舞台裏ではメンバーも支度に余念がありません。
   

引き続き18時30分より、ホール開場でお客さんが会場内にドンドン入ってくる。
ここから、今回作ったBGMが流れる按配ですね。
このBGMについても、早い時期から打ち合わせで話題に上がっていたんだけど「光と声のオープニング」っていう演出の「さらに前の部分」の演出ということで。
「アコースティックじゃないものがいいんじゃないか?」って話だったわけです。
会場に入った時点で電気的な音がスピーカーからそこそこの音量で流れてて、開演と同時にステージって「音の出る場所」を変えた所からアカペラ「生声」のボーカルが小さめの音でお客さんの「聴くぞ!」という注意を引き付けて、その後に管楽器が音を重ねていくという演出。
で、さらに「曲の切れ目」みたいなものがなくて。「30分かけてジワジワ盛り上がる感じで」などと、いろいろ注文があって・・・もう「探すより作った方が早い!」となったわけです。
おそらく、会場に集まったお客さんは、普段どっちかっていうと管楽器中心だったりアコースティックな音楽を聴くことが多かったろうから、ピコピコした電子音はさぞや「耳障り」だったろうなぁ。

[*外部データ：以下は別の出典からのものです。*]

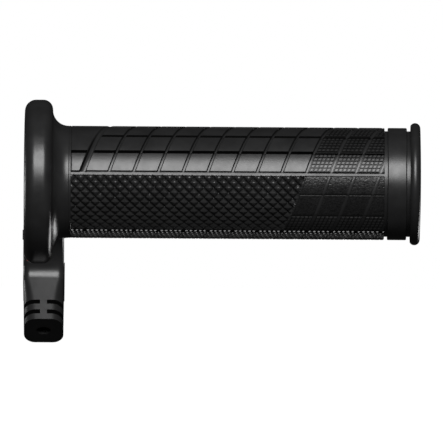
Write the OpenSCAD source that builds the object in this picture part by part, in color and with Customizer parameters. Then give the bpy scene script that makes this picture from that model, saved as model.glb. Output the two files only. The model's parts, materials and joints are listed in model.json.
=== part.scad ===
// Heated twist grip for a motorcycle throttle: rubber over a throttle tube that turns on a
// bar liner, with a printed heater between them and a lead outlet under the flange.
// The handlebar axis is X. X = 0 is the flange's back face, and the grip runs towards +X.
// Z is up and the rider sits on the -Y side. All sizes are in millimetres.

/* [Handlebar] */
// Outer diameter of the handlebar that the liner is pressed on
bar_d = 22.2; // [22.0:0.1:22.4]
// Wall of the stationary liner
liner_wall = 0.6; // [0.5:0.05:0.8]
// Radial running clearance between the liner and the throttle tube
running_gap = 0.05; // [0.02:0.01:0.10]

/* [Grip] */
// Outer diameter of the rubber sleeve
grip_d = 36; // [35:0.5:38]
// Where the patterned sleeve starts, from the flange's back face
sleeve_start = 15; // [14.5:0.5:17]
// Where the patterned sleeve ends
sleeve_end = 115.4; // [110:0.1:116]
// Outer diameter of the flange
flange_d = 52.6; // [48:0.2:56]
// Thickness of the flange
flange_w = 9; // [8:0.1:10]

/* [End cap] */
// Width of the groove between sleeve and end cap
groove_w = 1.05; // [0.8:0.05:1.2]
// Depth of both grooves
groove_depth = 1.05; // [0.8:0.05:1.3]
// Width of the smooth band between the two grooves
band_w = 6.1; // [5:0.1:7]
// Outer diameter of the bead at the end
bead_d = 39.2; // [38:0.2:41]
// Radius of the bead's round section
bead_r = 1.7; // [1.5:0.1:1.9]

/* [Lead outlet] */
// Width of the outlet along the bar
outlet_w = 13; // [12.8:0.05:13.5]
// Depth of the outlet at its seam with the boot, front to back
outlet_depth = 16.5; // [16:0.1:17.5]
// Width of the boot along the bar
boot_w = 12.8; // [12:0.05:13]
// Depth of the boot's section, front to back
boot_depth = 15.3; // [14:0.1:15.6]
// Length of the boot
boot_len = 15; // [14:0.5:18]
// Angle of the boot from straight down towards the rider
boot_tilt = 30; // [25:1:35]
// Diameter of the heater lead that the boot takes
lead_d = 4.6; // [4:0.1:5]
// Number of slot rows that let the boot bend
slot_rows = 2; // [1:1:2]

/* [Heater] */
// Number of runs in the heater track, always even
track_runs = 16; // [12:2:18]
// Width of the gap between two runs, in degrees
track_gap = 4; // [3:0.5:6]

/* [Hidden] */
$fn = 96;
e = 0.01;

// Radii of the layers, from the bar outwards
tube_wall = 1.65;
backing_t = 0.25;
track_t = 0.2;
film_cover_t = 0.3;
bar_r = bar_d / 2;
liner_r = bar_r + liner_wall;
tube_bore_r = liner_r + running_gap;
tube_r = tube_bore_r + tube_wall;
film_r = tube_r + backing_t;
track_r = film_r + track_t;
cover_r = track_r + film_cover_t;
sensor_r = cover_r - 0.05;
grip_r = grip_d / 2;
flange_r = flange_d / 2;
disc_r = 21;
seal_r = 12.7;
washer_r = 6;

// Places along the bar
liner_end = 122;
relief_w = 0.6;
tube_start = 0.5;
tube_end = 123;
seal_end = tube_start + 2;
recess_x = [14.8, 112.2];
heater_start = 18;
heater_end = 108;
film_end = 110;
tail_start = 2.3;
cover_film_x = [sleeve_start + 0.2, 112];
disc_x = [2, 4.2];
lug_x = 4.4;
lug_w = 5;
lug_angles = [10, 130, 250];
cap_start = sleeve_end + groove_w;
band_end = cap_start + band_w;
bead_x = band_end + 2.65;

// Edge radii of the flange and of the fillet that leads into the hub
flange_back_r = 3.2;
flange_front_r = 3.3;
hub_fillet_r = 5.07;

// The heater is a sheet rolled once round the tube, with its seam at sheet_from. Its tail lies in the sector
// from tail_from to tail_to. Angles run from straight down towards +Y.
sheet_from = 214;
sheet_sweep = 356;
track_from = 34;
tail_from = 10;
tail_to = 54;
strip_angles = [12, 40];
strip_sweep = 12;
pad_angles = [18, 32, 46];
pad_sweep = 8;
pad_x = [3, 6];
sensor_x = [11, 14];
sensor_sweep = 10;
run_overlap = 3;

// Lead outlet, as seen along the bar: points are [y, z]
outlet_x = -0.3;
outlet_end_x = outlet_x + outlet_w;
ledge_w = 0.3;
ledge_top = -26;
bend_r = 5.6;
bend_from = 15;
root_bend_r = 15;
root_from = 55;
root_back = [12.6, -12.6];
seam_front = [0.45, -31];
boot_across = [cos(boot_tilt), -sin(boot_tilt)];
seam_mid = seam_front + boot_across * boot_depth / 2;
bend_centre = seam_front + bend_r * [-cos(boot_tilt), sin(boot_tilt)];
boot_x = 6.4;
neck_x = 7.2;
neck_y = [2, 13];
neck_top = -8;
neck_low = -27;
neck_wall = 1.2;
outlet_wall = 1.4;
chamber_front = [4, -17];
chamber_back = [11.2, -14];
chamber_low = -24;
cover_t = 1.2;
cover_rim = 0.7;
cover_side = neck_y + [0.6, -0.6];
cover_top = -9.5;
cover_shoulder = -17;
tab_y = [6, 9];
tab_z = [-18.7, -15.5];
tab_t = 0.3;
gasket_t = 0.4;
lead_hole_r = lead_d / 2 + 1;
clamp_r = lead_d / 2 + 0.9;
clamp_start = 0.5;
clamp_len = 4;
boot_front_r = 3.6;
boot_back_r = 3.1;
boot_back_stretch = 1.9;
slot_first = 7.9;
slot_w = 1.5;
slot_pitch = 3.6;
spine_w = 2.15;
core_r = 4.4;
wire_r = 0.5;
wire_x = 4.5;
splice_bore_r = 0.55;
splice_r = 0.95;
splice_top = -24;
splice_len = 6;
splice_sleeve_t = 0.25;
sleeve_setback = 0.5;
splice_y = [4.5, 7.5, 10.5];

// ---- helpers ----

// Points of an arc round centre c, from angle a0 to angle a1
function arc(c, r, a0, a1, n = 12) =
    [for (i = [0:n]) let (a = a0 + (a1 - a0) * i / n) c + r * [cos(a), sin(a)]];

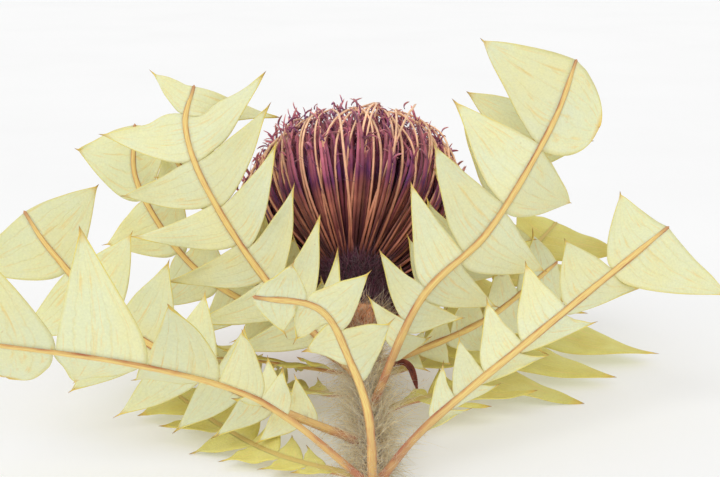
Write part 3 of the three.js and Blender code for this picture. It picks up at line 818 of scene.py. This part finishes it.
# The long styles bow out further than the straps, and bend in over the dome towards a few shared places.
def wireControls(spread, turn, controls, random):
    n = len(spread)
    over = spread * random.uniform(0.58, 0.9, n)
    endTurn = turn + random.normal(0, 0.36, n)
    end = aroundAxis(headForm["domeRadius"] * over, domeHeight(over) + random.uniform(-2.5, 2.5, n), endTurn)
    aside = headForm["lopside"] + 3 + 6 * smoothStep(-np.sin(turn), 0, 0.8)
    end[:, 0] += aside * (1 - 0.85 * smoothStep(np.cos(turn), 0.1, 0.8))
    clump = np.arange(headForm["clumps"])
    clumpSpread = np.sqrt((clump + 0.5) / len(clump)) * headForm["clumpSpread"]
    clumps = aroundAxis(headForm["domeRadius"] * clumpSpread, domeHeight(clumpSpread) + 0.5,
                        clump * goldenAngle + 0.7)
    clumps[:, 0] += headForm["lopside"] + 3.5
    nearest = np.argmin(np.linalg.norm(end[:, None] - clumps[None], axis=-1), axis=1)
    gathered = clumps[nearest] + random.normal(0, 1.3, (n, 3))
    end = mix(end, gathered, headForm["clumping"] * random.uniform(0.2, 1.4, (n, 1)))
    bow = aroundAxis(62.5 * spread**1.1, mix(76, 65, spread**2), turn + random.normal(0, 0.1, n))
    bow[:, 0] += headForm["lopside"]
    return [controls[0], controls[1], bow, end]


# Flat straps, a few to each floret, spread from its foot to the dome and curl at the end.
def makeStraps(controls, outward, sideways, random):
    count = len(outward)
    parts = []
    for k in range(headForm["strapsEach"]):
        ends = random.uniform(0.84, 1.02, (count, 1))
        t = mix(0.02, ends, np.linspace(0, 1, headForm["strapPoints"]))
        path = bezier(controls, t)
        shift = (k - 1) * 1.0 + random.normal(0, 0.3, count)
        rise = random.normal(-0.2, 0.6, count)
        fan = (0.3 + 0.95 * np.sin(np.pi * np.minimum(t, 1) ** 0.9))[..., None]
        path = path + (sideways * shift[:, None] + outward * rise[:, None])[:, None] * fan
        curl = random.normal(0, headForm["strapCurl"], (count, 1)) * sideways
        curl = curl - random.uniform(-0.6, 3.2, (count, 1)) * outward
        path = path + curl[:, None] * smoothStep(t / ends, 0.7, 1)[..., None] ** 1.5
        wide = np.interp(t, [0, 0.25, 0.55, 0.75, 1], [0.5, 0.8, 1.0, 0.85, 0.6]) * headForm["strapHalf"]
        radius = wide * random.uniform(0.75, 1.2, (count, 1))
        parts.append(makeStrands(toHead(path), radius, turned(outward), random, ("shade", "kind"), 4, 0.4))
    joinParts("headStraps", parts, strapMaterial, "flower_head")


def makeWires(spread, turn, outward, sideways, random):
    outer = spread > headForm["lowest"]
    chosen = np.flatnonzero(outer | (random.uniform(0, 1, len(spread)) < headForm["wires"]))
    wires = len(chosen)
    raised = np.where(outer, mix(spread, 1, 0.7), spread)[chosen]
    controls = wireControls(raised, turn[chosen], floretControls(raised, turn[chosen], random), random)
    outward, sideways = outward[chosen], sideways[chosen]
    part = np.linspace(0.03, 1, headForm["wirePoints"]) ** 0.94
    path = bezier(controls, part * random.uniform(0.9, 1.0, (wires, 1)))
    lift = headForm["wireLift"] * smoothStep(part, 0.02, 0.35) * (1 - 0.6 * smoothStep(part, 0.7, 1))
    path = path + (outward * random.uniform(0.5, 1.3, (wires, 1)))[:, None] * lift[None, :, None]
    wander = random.normal(0, headForm["wireWander"], (wires, 1)) * sideways
    wander = wander + random.normal(0, 0.5, (wires, 1)) * outward
    path = path + wander[:, None] * np.sin(np.pi * part)[None, :, None] ** 2
    hook = smoothStep(part, 0.82, 1.0)[None, :, None]
    lean = random.normal(0, 1.8, (wires, 1)) * sideways - random.uniform(0, 3, (wires, 1)) * outward
    path = path + lean[:, None] * hook**1.3
    path[:, :, 2] += random.uniform(-1.5, 2.5, (wires, 1)) * hook[:, :, 0] ** 2
    radius = mix(*headForm["wireRadius"], part)[None] * random.uniform(0.85, 1.15, (wires, 1))
    strands = makeStrands(toHead(path), radius, turned(outward), random, sides=6)
    joinParts("headWires", [strands], wireMaterial, "flower_head")


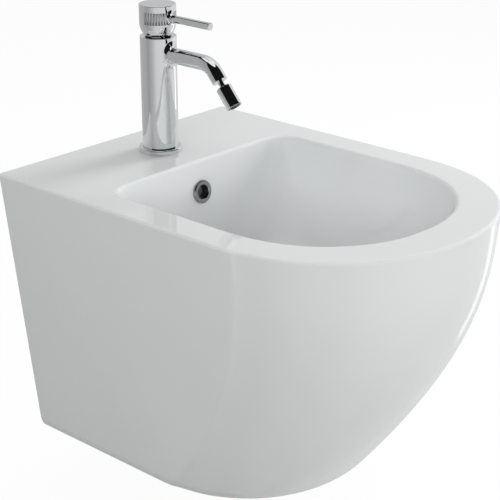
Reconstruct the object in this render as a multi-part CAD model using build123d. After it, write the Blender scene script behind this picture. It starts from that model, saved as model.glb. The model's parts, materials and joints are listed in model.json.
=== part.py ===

(その分、その後の「生音」が心地よかったでしょ?)
さて、そんな「不快な音の洪水」にお客さんがウンザリしてる開演5分前にメンバーが舞台袖に集合。舞台監督のゴーサインが出た後、メンバーひとり一人に「発光体」を渡して、真っ暗なステージにゆっくりと送り出していきました。ポツリポツリと増えていく光を舞台袖のモニターで見てたけど、キレイだったなぁ。

一番最初に出て行ったアルトサックスの松本くんから最後のユーフォの照喜名くんまで約2分半。その後タカシくんが「キャンドルのようなもの」を手に登場してアカペラで3分弱。
メンバーはその間、いっさい音を出さずにいたんだけど。そういうのも珍しかったんじゃないかな?期待感の高まるお客さんの前に出て行って長い人で5分以上も何もしない。
メンバーみんな暗闇の中でどんな事、考えてたんだろう?
BGMがフェードアウトしてタカシくんが歌い始めるまでの、ホントに数秒の静寂が作り出す会場のピンとした空気がとても美しかった。
タカシくんの「スマイル」が終わり、クラリネット・フルート・・・「チューニング」という名前のイントロで音がひとつひとつ重なったところで、いよいよ俺も舞台へ。
タカシくんから「キャンドルのようなもの」を受け取り、彼は退場。
全員のロングトーンが最高潮になったところで、舞台に明かり。
さぁ「アワーミュージックアワー」開幕です。